United Church of Christ Media Justice Ministry celebrates the life and achievements of William H. Dilday, Jr. who was the first Black person to run a commercial network-affiliated television station, WLBT-TV in Jackson, MS, and passed away late last month.

William H. Dilday, Jr.

William H. Dilday, Jr.

After the United Church of Christ successfully challenged the license renewal of WLBT-TV at the Federal Communications Commission and in federal court, the caretaker non-profit running the station invited Mr. Dilday to become its general manager in 1972. According to the New York Times, “Within his first year he increased Black employment at the station to 35 percent from 15 percent, including as anchors, camera operators and news editors.” By 1977, the station was earning $500,000 profit off $3.7 million in revenue, 40 percent of its staff was Black and 30 percent were women. WLBT became the number one TV station in Jackson.

He ran the station until 1985, co-founded the National Association of Black Journalists and became a part owner of the first Black-owned television station in 1973, a station in the Virgin Islands. Mr. Dilday created a Peabody-winning local investigative news program, Probe, that covered political corruption in Mississippi.

Mr. Dilday was so widely respected—despite ruffling feathers for his inclusive hiring practices and hard-hitting journalism—that corporate groups vying to obtain the WLBT-TV license in the 1970s promised to continue to let him run the station as part of their efforts to obtain a license.
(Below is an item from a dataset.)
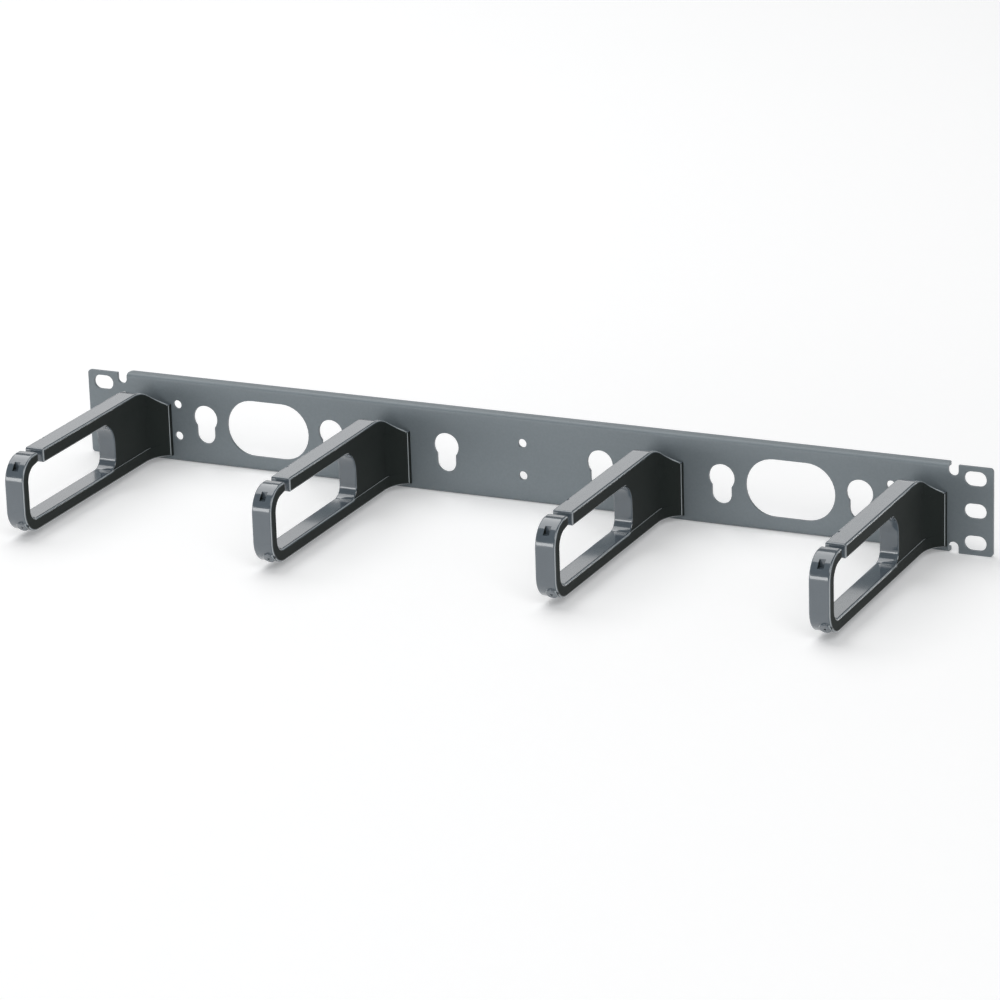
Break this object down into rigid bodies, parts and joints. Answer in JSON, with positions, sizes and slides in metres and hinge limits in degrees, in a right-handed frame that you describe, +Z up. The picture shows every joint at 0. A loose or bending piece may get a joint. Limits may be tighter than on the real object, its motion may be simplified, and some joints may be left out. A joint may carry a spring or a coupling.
{
  "type": "horizontal cable manager",
  "caption": "Rack-width folded steel panel with long forward-reaching moulded cable rings, slotted ears, keyholes and obround cable pass-throughs; one rack unit high.",
  "frame": {"origin": "middle of the rack hole pattern, on the rear face of the ears where the panel meets the rack rails", "axes": "+X along the panel to the right seen from the front, +Z up, the cable rings reach forward along -Y"},
  "size_m": [0.4826, 0.1426, 0.0436],
  "materials": {
    "panel": "black semi-gloss powder coat on folded steel sheet",
    "ring": "black moulded plastic with a smooth glossy skin",
    "screw": "dark zinc-plated pan head screw"
  },
  "bodies": {
    "root": {"panel": "panel", "ring_1": "ring", "ring_2": "ring", "ring_3": "ring", "ring_4": "ring", "ring_screws": "screw"}
  },
  "joints": []
}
Mr. Dilday’s achievements and integrity in running the station–coming down from Boston when invited to take the job–was a critical piece of turning the UCC’s advocacy into a successful station, demonstrating that a Black manager could successfully run a station bringing integrated news, programming and successful journalism to a city that previously had been served by a station that engaged in racist tactics and programming decisions.

Mr. Dilday’s death comes at a time when WLBT is observing 70 years on the air, including commemorating the major role that the United Church of Christ played in the history of the station.